El cuchillo hizo su primer corte en su corazón.
—Entonces, déjame ver si te entiendo correctamente. Le dijiste a Lisandro nuestro secreto porque te hizo una pequeña pregunta, pero yo he tenido que mentirle a todos los que amo una y otra vez.
No podía creer que su voz fuera tan firme. Pero tal vez era porque estaba tan fría.
Congelada de adentro hacia afuera. Las lágrimas posiblemente no podían salir de un bloque de hielo. Tenía que haber calor para que el agua goteara.
Y allí ya no había calor.
—Me retractaría si pudiera —maldijo el hombre al que había amado tanto— Rebobinaría de nuevo a la noche del miércoles para decir cosas diferentes. Regresaría a ese momento para decirle que estaba enamorado de ti. Demonios, regresaría a esa noche en el club y sin ninguna duda sé que me enamoraría de ti.
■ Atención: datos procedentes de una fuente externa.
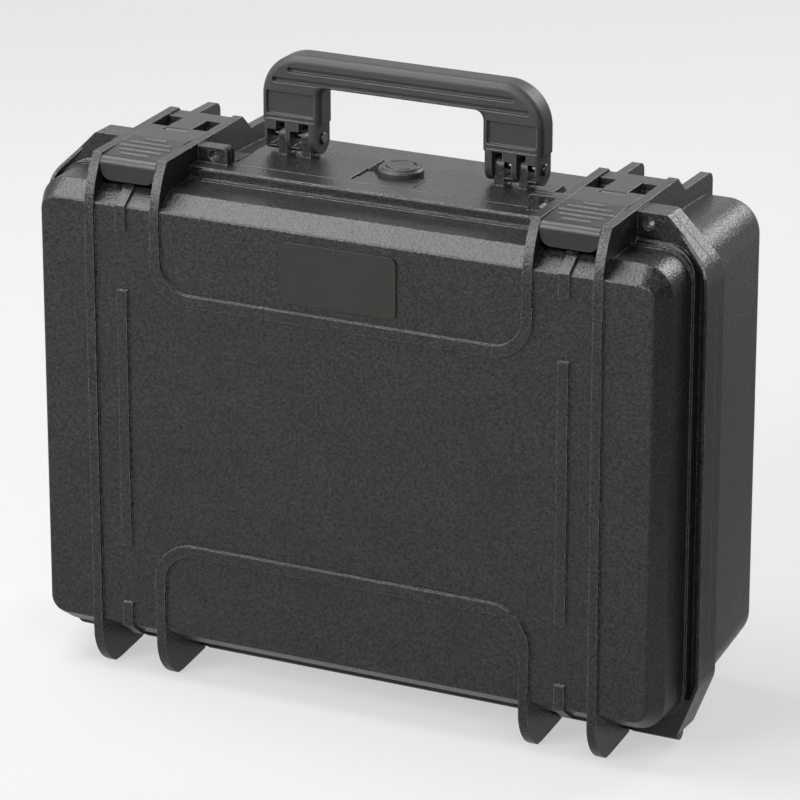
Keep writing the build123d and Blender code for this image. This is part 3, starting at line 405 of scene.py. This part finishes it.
def drawn_steel(name, colour, roughness, lines):
    """Steel with fine scratches along X: noise stretched that way sets shade and gloss."""
    material = bpy.data.materials.new(name)
    material.use_nodes = True
    tree = material.node_tree
    shader = tree.nodes["Principled BSDF"]
    shader.inputs["Metallic"].default_value = 1.0
    place = tree.nodes.new("ShaderNodeTexCoord")
    stretch = tree.nodes.new("ShaderNodeMapping")
    stretch.inputs["Scale"].default_value = (lines / drawn_length, lines, lines)
    tree.links.new(place.outputs["Object"], stretch.inputs["Vector"])
    scratch = noise(tree, stretch.outputs["Vector"], 1.0, detail=3.0)
    tinted(tree, colour, ranged(tree, scratch, 0, 1, 0.8, 1.15))
    gloss = ranged(tree, scratch, 0, 1, roughness - 0.08, roughness + 0.10)
    tree.links.new(gloss, shader.inputs["Roughness"])
    return material


pin_steel = drawn_steel("pin_steel", (0.085, 0.085, 0.087), roughness=0.36, lines=3000.0)
dress(
    pin_steel, "hinge_pin", "handle_pin_left", "handle_pin_right", "latch_pin_left",
    "latch_pin_right", "lever_pin_left", "lever_pin_right",
)


# ---------------------------------------------------------------- seals
# The lid's gasket, the valve's ring and its washer are soft black rubber
# with a dusty, matt skin.
seal_rubber = moulded_plastic(
    "seal_rubber", (0.020, 0.020, 0.020), roughness=0.72, grain=1600.0,
    grain_height=0.00004, edge_radius=0.0003, mottling=0.15, wear_and_highlight=0.1,
)
dress(seal_rubber, "lid_gasket", "valve_o_ring", "valve_washer")


# ---------------------------------------------------------------- foam lining
# Dark open-cell foam. The lid's pad is cut in rounded peaks that press on
# the laptop; the base's block is bored out for it, and both are glued in.
foam_grey = (0.030, 0.030, 0.031)
foam_patches = 60.0                        # patches of darker and paler foam per metre
foam_edge = 0.006                          # soft edge round both blocks
foam_corner = 0.0158
foam_mid_z = 0.1811
lid_foam_half = (0.2196, 0.1513)
lid_foam_front_half = (0.2132, 0.1423)
lid_foam_front = -0.0806                   # Y of the face glued to the panel
lid_foam_turn = -0.0681                    # Y where its tapered front ends
lid_foam_back = -0.0409
lid_foam_steps = (132, 92)
edge_steps = np.array([0.0, 0.15, 0.4, 0.7])
edge_roundness = 0.98                      # just under 1, so the edge isn't upright
peak_pitch = 0.0185
peak_height = 0.019
peak_rim = 0.012
peak_sharpness = 1.25
base_foam_face = -0.0230
base_foam_back = 0.0786
base_foam_half = (0.2220, 0.1511)
base_foam_back_half = (0.2159, 0.1476)
base_foam_rise = 0.0036                    # the back sits higher, as the underside is drafted more
base_foam_back_corner = 0.0172
base_foam_back_edge = 0.002
base_foam_directions = 720
recess_half = (0.195, 0.131)
recess_corner = 0.003
recess_floor = 0.0220
recess_lip = 0.0025
recess_foot = ((0.0, 0.003), (0.0008, 0.0008), (0.003, 0.0))    # inward and up from its lower edge
finger_radius = 0.013
finger_angle = 0.09                        # radians each way with closer directions
notch_half = 0.0154
notch_low = 0.3185
notch_end = 0.0204
notch_step = 0.0002
notch_angle = 0.13                         # the same at the notch
close_directions = 61


def eased_steps(count, edge, half):
    """Steps from -1 to 1: even in the middle, with four more inside the soft edge at both ends."""
    close = 1 - (edge / half) * edge_steps
    middle = np.linspace(-1 + edge / half, 1 - edge / half, count)
    return np.concatenate([-close, middle, close[::-1]])


def rounded_face(half_x, half_z, corner, s, t):
    """X and Z over a rounded rectangle: z is t times its half height, x is s times the half width there."""
    z = t * half_z
    over = np.clip(np.abs(z) - (half_z - corner), 0, corner)
    width = half_x - corner + np.sqrt(np.maximum(corner ** 2 - over ** 2, 0))
    return s[None, :] * width[:, None], np.broadcast_to(z[:, None], (len(t), len(s)))


def border(points):
    """Outer points of a grid, once round: bottom row, right column, top row back, left column back."""
    return np.concatenate([points[0, :-1], points[:-1, -1], points[-1, :0:-1], points[:0:-1, 0]])


def peaked_back(s, t):
    """Back of the lid's pad: its depth is a product of sines along X and Z.

    The peaks fade into a flat rim, and a quarter circle rounds the rim's edge.
    """
    x, z = rounded_face(*lid_foam_half, foam_corner, s, t)
    wave = np.sin(math.pi * x / peak_pitch) * np.sin(math.pi * z / peak_pitch)
    inward = np.minimum(
        (1 - np.abs(s))[None, :] * lid_foam_half[0], (1 - np.abs(t))[:, None] * lid_foam_half[1]
    )
    fade = np.clip((inward - peak_rim) / peak_pitch, 0, 1)
    fade = fade * fade * (3 - 2 * fade)
    dip = peak_height * fade * (0.5 - 0.5 * wave) ** peak_sharpness
    edge = np.clip(1 - inward / foam_edge, 0, 1)
    y = lid_foam_back - dip - foam_edge * (1 - np.sqrt(1 - edge ** 2 * edge_roundness))
    return np.stack([x, y, foam_mid_z + z], axis=-1)


def lid_foam_mesh():
    """Pad between a flat front and a peaked back, joined by two bands of quads round their borders."""
    s = eased_steps(lid_foam_steps[0], foam_edge, lid_foam_half[0])
    t = eased_steps(lid_foam_steps[1], foam_edge, lid_foam_half[1])
    back = peaked_back(s, t)
    x, z = rounded_face(*lid_foam_front_half, foam_corner / 2, s, t)
    front = np.stack([x, np.full_like(x, lid_foam_front), foam_mid_z + z], axis=-1)
    turn = border(back).copy()
    turn[:, 1] = lid_foam_turn
    count = back.shape[0] * back.shape[1]
    grid = np.arange(count).reshape(back.shape[:2])
    quads = np.stack([grid[:-1, :-1], grid[1:, :-1], grid[1:, 1:], grid[:-1, 1:]], axis=-1)
    quads = quads.reshape(-1, 4)
    loop_back = border(grid[..., None])[:, 0]
    loop_turn = 2 * count + np.arange(len(turn))
    loop_front = loop_back + count
    sides = [
        np.stack([one, np.roll(one, -1), np.roll(other, -1), other], axis=-1)
        for one, other in ((loop_back, loop_turn), (loop_turn, loop_front))
    ]
    points = np.concatenate([back.reshape(-1, 3), front.reshape(-1, 3), turn])
    return faced_mesh("lid_foam_pad", points, quads, quads[:, ::-1] + count, *sides)


def rounded_reach(half_x, half_z, corner, angle):
    """Distance from the middle to a rounded rectangle, in each direction.

    It is the nearer straight side, or the corner's circle where that side ends.
    """
    c = np.abs(np.cos(angle)) + 1e-9
    s = np.abs(np.sin(angle)) + 1e-9
    reach = np.minimum(half_x / c, half_z / s)
    cx, cz = half_x - corner, half_z - corner
    in_corner = (reach * c > cx) & (reach * s > cz)
    along = c * cx + s * cz
    arc = along + np.sqrt(np.maximum(along ** 2 - (cx ** 2 + cz ** 2 - corner ** 2), 0))
    return np.where(in_corner, arc, reach)


def foam_directions():
    """Angles round the block: even ones, with more at the finger places and at the valve's notch."""
    turn = np.linspace(0, 2 * math.pi, base_foam_directions + 1)[:-1]
    finger = finger_angle * np.sin(np.linspace(-math.pi / 2, math.pi / 2, close_directions))
    notch = math.pi / 2 + notch_angle * np.linspace(-1, 1, close_directions)
    every = np.concatenate([turn, finger % (2 * math.pi), math.pi + finger, notch])
    return np.unique(every.round(6))


def recess_reach(angle):
    """Distance to the recess's wall: a rounded rectangle, or the finger circle where that reaches farther."""
    recess = rounded_reach(*recess_half, recess_corner, angle)
    middle = recess_half[0] * np.abs(np.cos(angle))
    miss = finger_radius ** 2 - (recess_half[0] * np.sin(angle)) ** 2
    finger = middle + np.sqrt(np.maximum(miss, 0))
    return np.where(miss > 0, np.maximum(recess, finger), recess)


def base_foam_mesh():
    """Block with a recess: rings from the back round the outside and over the face to the recess floor.

    Each ring is a distance in every direction, at one depth. The valve's notch
    cuts the outside rings in front of its end, and the rings behind that rise
    evenly with the draft. Quarter circles round the face's outer and inner
    edge, and a fan of triangles closes the first and the last ring.
    """
    angle = foam_directions()
    outside = rounded_reach(*base_foam_half, foam_corner, angle)
    rear = rounded_reach(*base_foam_back_half, base_foam_back_corner, angle)
    recess = recess_reach(angle)
    thickness = base_foam_back - base_foam_face
    at_notch = outside + (rear - outside) * ((notch_end - base_foam_face) / thickness)
    in_notch = (np.abs(np.cos(angle)) * outside < notch_half) & (np.sin(angle) > 0)
    cut = (notch_low - foam_mid_z) / np.maximum(np.sin(angle), 0.1)
    notched = np.where(in_notch, np.minimum(outside, cut), outside)
    behind = [
        (rear * 0.5, base_foam_back),
        (rear - base_foam_back_edge, base_foam_back),
        (rear, base_foam_back - base_foam_back_edge),
        (at_notch, notch_end + notch_step),
        (np.minimum(at_notch, notched), notch_end),
    ]
    round_edge = np.linspace(0, math.pi / 2, 5)
    outer_edge = [
        (
            notched - (foam_edge / 2) * (1 - math.cos(a)),
            base_foam_face + (foam_edge / 2) * (1 - math.sin(a)),
        )
        for a in round_edge
    ]
    inner_edge = [
        (recess + recess_lip * (1 - math.sin(a)), base_foam_face + recess_lip * (1 - math.cos(a)))
        for a in round_edge
    ]
    bottom = [(recess - inward, recess_floor - up) for inward, up in recess_foot]
    bottom.append((recess * 0.6, recess_floor))
    rings = behind + outer_edge + inner_edge + bottom
    reach = np.stack([ring for ring, depth in rings])
    depth = np.array([depth for ring, depth in rings])
    rise = base_foam_rise * (depth - base_foam_face) / thickness
    rise = np.where(np.arange(len(depth)) < len(behind), rise, 0)
    points = np.stack([
        reach * np.cos(angle),
        np.broadcast_to(depth[:, None], reach.shape),
        foam_mid_z + rise[:, None] + reach * np.sin(angle),
    ], axis=-1)
    centres = [(0, base_foam_back, foam_mid_z + base_foam_rise), (0, recess_floor, foam_mid_z)]
    index = np.arange(reach.size).reshape(reach.shape)
    after = np.roll(index, -1, axis=1)
    back_centre = np.full_like(index[0], reach.size)
    floor_centre = back_centre + 1
    return faced_mesh(
        "base_foam_block",
        np.concatenate([points.reshape(-1, 3), centres]),
        np.stack([after[0], index[0], back_centre], axis=-1),
        np.stack([after[:-1], after[1:], index[1:], index[:-1]], axis=-1).reshape(-1, 4),
        np.stack([after[-1], floor_centre, index[-1]], axis=-1),
    )


def open_cell_foam(name, colour, cells, cell_depth):
    """Foam: small round cells as bump, with painted shade darkening their pits, and a soft velvety sheen."""
    material = bpy.data.materials.new(name)
    material.use_nodes = True
    tree = material.node_tree
    shader = tree.nodes["Principled BSDF"]
    shader.inputs["Roughness"].default_value = 0.95
    shader.inputs["Specular IOR Level"].default_value = 0.25
    shader.inputs["Sheen Weight"].default_value = 0.25
    shader.inputs["Sheen Roughness"].default_value = 0.5
    place = tree.nodes.new("ShaderNodeTexCoord").outputs["Object"]
    cell = tree.nodes.new("ShaderNodeTexVoronoi")
    cell.inputs["Scale"].default_value = cells
    tree.links.new(place, cell.inputs["Vector"])
    broad = noise(tree, place, foam_patches, detail=6.0)
    # Painted shade: the colour darkens towards each cell's middle, where its pit lies in shadow.
    pit_shade = ranged(tree, cell.outputs["Distance"], 0, 0.8, 0.45, 1.25)
    patches = ranged(tree, broad, noise_low, noise_high, 0.8, 1.2)
    tinted(tree, colour, combined(tree, "MULTIPLY", pit_shade, patches))
    bumped(tree, cell.outputs["Distance"], cell_depth)
    return material


foam_material = open_cell_foam("foam_lining", foam_grey, cells=700.0, cell_depth=0.0006)
for pad_mesh, pad_body, pad_node in (
    (lid_foam_mesh(), "lid", "lid_foam"),
    (base_foam_mesh(), "base", "base_foam"),
):
    pad = placed(pad_mesh.name, pad_mesh, foam_material)
    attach(pad, pad_body)
    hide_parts(pad_node)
—¿Miércoles por la noche? ¿Hablaste con Lisandro el miércoles por la noche acerca de nosotros?
Un carrete rápido se reprodujo en su cabeza por todas las formas en que la había tocado en los casi tres días desde entonces, todas las veces que ella le había dicho que lo amaba. Había pensado que estaba segura con Pedro. Había pensado que había encontrado el consuelo en sus brazos.
Mentiras. Todas habían sido mentiras.
—No sabemos a ciencia cierta que ella escuchara lo que le dije, que lo imprimiera en el periódico. Tal vez todo el mundo está llamando para felicitarnos.
—Ya no me mientas, Pedro. Al menos respétame lo suficiente como para admitir que sabes que no es por eso que están llamando.
Y la verdad era que no tenía que leer el artículo para saber que todos sus sueños se habían derrumbado. ¿No había sabido todo el tiempo que esto pasaría si era lo suficientemente estúpida —lo suficientemente débil— para permitirse enamorarse de Pedro?
Levantó su barbilla, de pie desnuda frente a él, su estúpido cuerpo todavía deseándolo a pesar de la forma en que había rebanado el centro de su corazón.
—Necesitamos hablar a tu abuela.
Vio el momento en que él se dio cuenta de todas las ramificaciones de lo que hizo, la manera en que su rostro cayó aún más.
—No se merece esto.
—Estoy de acuerdo. Es por eso que tengo que ir a pedirle disculpas. En persona. —Se detuvo, esperó a que su corazón comenzara a latir de nuevo, entonces se dio cuenta de que tendría un infierno de mucho más que esto—. Y
quiero el divorcio.
No podía mirarlo, no podía soportar la idea de ver su reacción mientras tomaba su teléfono e ignoraba la media docena de mensajes parpadeantes.
Marcó la agencia de viajes con la que había reservado todos los viajes de bodas y lunas de miel de sus hermanos.
Necesito comprar el siguiente boleto desde San Francisco a Las Vegas, por favor.
Pedro tomó el teléfono de ella antes de que pudiera agarrarlo con más fuerza.
—Que sean dos boletos. Primera clase al Aeropuerto de San Francisco. Sí, mediodía funciona.
Paula pasó junto a él mientras recitaba de memoria el número de su tarjeta de crédito. Cerró la puerta del baño, y mientras se ponía de pie debajo del rocío de la ducha, trató de no hacer frente a la verdadera razón por la que su rostro
estaba mojado.
Le había pedido el divorcio a Pedro una vez y no había pasado.
Parecía que la segunda vez era la vencida.